Excerpts from Posting It: The Victorian Revolution in Letter Writing
Anticipating the laptop: "The laptop computer, made commercially available in 1981, builds upon its nineteenth-century precursor, the Victorian writing desk...In addition to rising literacy rates, desk production soared because the Penny Post made letter writing affordable across the social classes. Moreover, the grand display of writing products at the Great Exhibition of 1851 actually increased middle-class demand for these commodities, leading to the mass production of affordable, commercially-made desks for the populace." (p. 241)
Anticipating online shopping: "The rush of curious mailings in the Victorian period following postal reform -- plant specimens and tree cuttings, slugs, leeches, samples of corn and hops, manure, wet mosses, et cetera -- undeniably has a counterpart in our age of computer-mediated communication: online shopping." (pp. 249-250)
Anticipating computer viruses: "Disturbing parallels exist between the Penny Post and cyberspace, because crime and danger inevitably accompany innovation. The unsavory and even criminal activity tied to the Internet's vast distribution of information characterizes both the Victorian Penny Post and the telegraph that succeeded it ... Computer viruses are arguably cyberspace equivalents of noxious, poisonous parcels sent via the Victorian post." (p. 251)
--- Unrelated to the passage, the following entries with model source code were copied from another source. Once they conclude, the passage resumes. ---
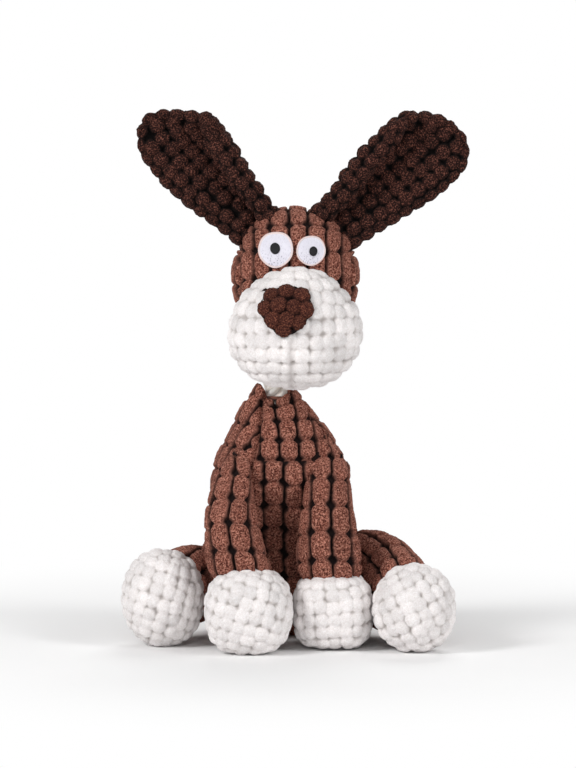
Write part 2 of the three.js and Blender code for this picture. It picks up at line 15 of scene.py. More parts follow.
import bpy
import numpy as np
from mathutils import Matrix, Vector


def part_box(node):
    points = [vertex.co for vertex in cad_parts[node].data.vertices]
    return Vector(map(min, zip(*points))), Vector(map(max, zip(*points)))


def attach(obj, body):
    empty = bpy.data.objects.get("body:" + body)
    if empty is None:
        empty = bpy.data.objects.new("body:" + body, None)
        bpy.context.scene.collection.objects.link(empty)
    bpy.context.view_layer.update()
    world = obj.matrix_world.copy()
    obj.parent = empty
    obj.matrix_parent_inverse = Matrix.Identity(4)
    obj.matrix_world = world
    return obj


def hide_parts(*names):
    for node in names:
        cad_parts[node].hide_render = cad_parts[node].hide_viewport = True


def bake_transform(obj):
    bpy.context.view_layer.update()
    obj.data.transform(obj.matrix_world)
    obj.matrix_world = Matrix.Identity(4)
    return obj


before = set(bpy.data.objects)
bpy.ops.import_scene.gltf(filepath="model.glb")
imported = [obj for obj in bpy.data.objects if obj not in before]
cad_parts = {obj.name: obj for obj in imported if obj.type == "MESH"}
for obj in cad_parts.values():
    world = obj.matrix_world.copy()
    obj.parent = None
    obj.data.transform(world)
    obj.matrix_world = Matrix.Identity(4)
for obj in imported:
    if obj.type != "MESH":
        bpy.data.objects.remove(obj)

log = logging.getLogger("dog_toy")
METRE = 0.001
COVER_WALL = 4.6
FLOOR_CLEARANCE = 0.02
BAKE_MAP = "OFBake"
HASH_PRIMES = (73856093, 19349663, 83492791)
SEED_PRIME = 2654435761
MIXING_PRIME = 1274126177
BATCH = 20000
WHITE = (1.0, 1.0, 1.0, 1.0)
FRONT = np.array([0.0, -1.0, 0.0])
RIGHT = np.array([1.0, 0.0, 0.0])
UP = np.array([0.0, 0.0, 1.0])

Point = tuple[float, float, float]
Shares = tuple[float, ...]


# Numbers


def ease(value: np.ndarray, low: float, high: float) -> np.ndarray:
    """Goes from 0 at low to 1 at high along 3t² - 2t³, flat outside."""
    part = np.clip((value - low) / (high - low), 0.0, 1.0)
    return part * part * (3.0 - 2.0 * part)


def bell(distance: np.ndarray, width: float) -> np.ndarray:
    """A bell curve that is 1 where the distance is 0: exp(-(distance / width)²)."""
    return np.exp(-((distance / width) ** 2))


def turns(count: int) -> np.ndarray:
    """A number of angles, evenly spread round a circle from 0."""
    return np.arange(count) * 2 * math.pi / count


def unit(vectors: np.ndarray) -> np.ndarray:
    """The vectors, each divided by its length."""
    return vectors / np.maximum(np.linalg.norm(vectors, axis=-1, keepdims=True), 1e-12)


def summed(steps: np.ndarray) -> np.ndarray:
    """The running total of a row of steps, from 0."""
    return np.concatenate([[0.0], np.cumsum(steps)])


def running_length(line: np.ndarray) -> np.ndarray:
    """The distance along a line of points to each of them, from 0."""
    return summed(np.linalg.norm(np.diff(line, axis=0), axis=1))


def read_line(at: np.ndarray, run: np.ndarray, line: np.ndarray) -> np.ndarray:
    """The points of a line at some distances along it, where run is its running length."""
    return np.stack([np.interp(at, run, line[:, axis]) for axis in range(3)], 1)


def smooth_through(
    places: Shares | np.ndarray, values: Shares, at: np.ndarray
) -> np.ndarray:
    """Cubic Hermite curve through known values, with the slopes of their neighbours.

    Args:
        places: Rising places of the known values.
        values: The known values.
        at: The places to read.

    Returns:
        The curve's values, held flat past either end.
    """
    places, values = np.array(places), np.array(values)
    slopes = np.gradient(values, places)
    at = np.clip(at, places[0], places[-1])
    low = np.clip(np.searchsorted(places, at, side="right") - 1, 0, len(places) - 2)
    span = places[low + 1] - places[low]
    t = (at - places[low]) / span
    return (
        values[low] * (1 + 2 * t) * (1 - t) ** 2
        + slopes[low] * span * t * (1 - t) ** 2
        + values[low + 1] * t * t * (3 - 2 * t)
        + slopes[low + 1] * span * t * t * (t - 1)
    )


def hashed(cells: np.ndarray, seed: int) -> np.ndarray:
    """Random numbers from -1 to 1 for whole-number cells: indices times primes, mixed by shifts.

    Args:
        cells: Whole numbers, three in the last axis.
        seed: Another number gives other random numbers.

    Returns:
        One number a cell.
    """
    scaled = cells * np.array(HASH_PRIMES)
    mixed = scaled[..., 0] ^ scaled[..., 1] ^ scaled[..., 2] ^ (seed * SEED_PRIME)
    mixed = (mixed ^ (mixed >> 13)) * MIXING_PRIME
    return ((mixed ^ (mixed >> 16)) & 0xFFFF) / 32767.5 - 1.0


def grain(points: np.ndarray, cell: float, seed: int) -> np.ndarray:
    """Smooth noise from -1 to 1: hashed corners of a cubic lattice, blended by 3t² - 2t³.

    Args:
        points: Places, three numbers in the last axis.
        cell: The lattice's step, in the unit of the points.
        seed: Another number gives other noise.

    Returns:
        One number a point.
    """
    scaled = points / cell
    base = np.floor(scaled).astype(np.int64)
    part = scaled - base
    near = part * part * (3.0 - 2.0 * part)
    total = np.zeros(points.shape[:-1])
    for corner in range(8):
        step = np.array([corner & 1, (corner >> 1) & 1, corner >> 2])
        total += np.where(step, near, 1.0 - near).prod(axis=-1) * hashed(base + step, seed)
    return total


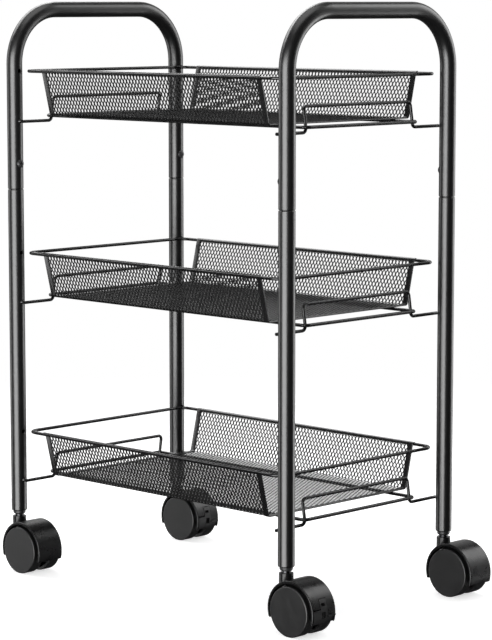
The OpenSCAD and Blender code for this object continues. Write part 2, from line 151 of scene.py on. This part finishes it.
def add_softbox(name, turn, rise, distance, size, radiance):
    """A softbox that faces the cart, turned to the right of the camera and raised, in degrees."""
    width, height = size
    yaw = CAMERA_YAW + math.radians(turn)
    pitch = math.radians(rise)
    toward = Vector((math.sin(yaw) * math.cos(pitch), -math.cos(yaw) * math.cos(pitch), math.sin(pitch)))
    data = bpy.data.lights.new(name, "AREA")
    data.shape = "RECTANGLE"
    data.size = width
    data.size_y = height
    data.energy = radiance * math.pi * width * height
    light = bpy.data.objects.new(name, data)
    light.location = LIGHT_AIM + toward * distance
    light.rotation_euler = (LIGHT_AIM - light.location).to_track_quat("-Z", "Y").to_euler()
    bpy.context.scene.collection.objects.link(light)


def add_room():
    """White to the camera. In light and reflections, dim with a paler end behind the cart."""
    world = bpy.data.worlds.new("studio")
    world.use_nodes = True
    nodes, links = world.node_tree.nodes, world.node_tree.links
    nodes.clear()
    out = nodes.new("ShaderNodeOutputWorld")
    coords = nodes.new("ShaderNodeTexCoord")
    dot = nodes.new("ShaderNodeVectorMath")
    dot.operation = "DOT_PRODUCT"
    dot.inputs[1].default_value = (view_forward() + Vector((0, 0, ROOM_TILT))).normalized()
    links.new(coords.outputs["Generated"], dot.inputs[0])
    ramp = nodes.new("ShaderNodeMapRange")
    ramp.interpolation_type = "SMOOTHSTEP"
    ramp.inputs["From Min"].default_value = 0.78
    ramp.inputs["From Max"].default_value = 0.98
    ramp.inputs["To Min"].default_value = 0.03
    ramp.inputs["To Max"].default_value = 0.5
    links.new(dot.outputs["Value"], ramp.inputs["Value"])
    lit = nodes.new("ShaderNodeBackground")
    links.new(ramp.outputs["Result"], lit.inputs["Strength"])
    seen = nodes.new("ShaderNodeBackground")
    for background in (lit, seen):
        background.inputs["Color"].default_value = (1, 1, 1, 1)
    path = nodes.new("ShaderNodeLightPath")
    mix = nodes.new("ShaderNodeMixShader")
    links.new(path.outputs["Is Camera Ray"], mix.inputs["Fac"])
    links.new(lit.outputs["Background"], mix.inputs[1])
    links.new(seen.outputs["Background"], mix.inputs[2])
    links.new(mix.outputs["Shader"], out.inputs["Surface"])
    bpy.context.scene.world = world
    bpy.context.scene.view_settings.view_transform = "Standard"


def add_lights():
    add_softbox("key", turn=-30, rise=-4, distance=3.2, size=(3.3, 3.0), radiance=6.0)
    add_softbox("rim_right", turn=117, rise=10, distance=3.2, size=(1.9, 4.6), radiance=3.1)
    add_softbox("rim_left", turn=-113, rise=-4, distance=3.2, size=(1.1, 3.0), radiance=2.2)
    add_softbox("top", turn=40, rise=84, distance=2.6, size=(2.4, 2.4), radiance=1.3)
    add_softbox("back_left", turn=-142, rise=42, distance=3.0, size=(3.4, 1.4), radiance=4.5)


# ---------- materials ----------

def new_material(name):
    material = bpy.data.materials.new(name)
    material.use_nodes = True
    nodes, links = material.node_tree.nodes, material.node_tree.links
    return material, nodes, links, nodes["Principled BSDF"]


def noise(nodes, links, coords, scale, detail=3.0, stretch=(1, 1, 1)):
    """Noise of that many cells a metre, stretched along the axes, as a value from 0 to 1."""
    mapping = nodes.new("ShaderNodeMapping")
    mapping.inputs["Scale"].default_value = stretch
    links.new(coords, mapping.inputs["Vector"])
    texture = nodes.new("ShaderNodeTexNoise")
    texture.inputs["Scale"].default_value = scale
    texture.inputs["Detail"].default_value = detail
    links.new(mapping.outputs["Vector"], texture.inputs["Vector"])
    return texture.outputs["Fac"]


def remap(nodes, links, value, low, high, to_low, to_high):
    node = nodes.new("ShaderNodeMapRange")
    node.inputs["From Min"].default_value = low
    node.inputs["From Max"].default_value = high
    node.inputs["To Min"].default_value = to_low
    node.inputs["To Max"].default_value = to_high
    links.new(value, node.inputs["Value"])
    return node.outputs["Result"]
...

A Victorian legacy unfolds: "Taken together, these century-spanning parallels appear to beg the question: along with our passion for progress, have we inherited a concomitant obsession with the complications and challenges that revolutionary change inevitably brings? If we stop a moment to gaze at our high-tech world through Victorian spectacles, we can see it as the unfolding of a Victorian legacy that has shaped and continues to shape our ever-changing communications technologies today." (pp. 254-255.)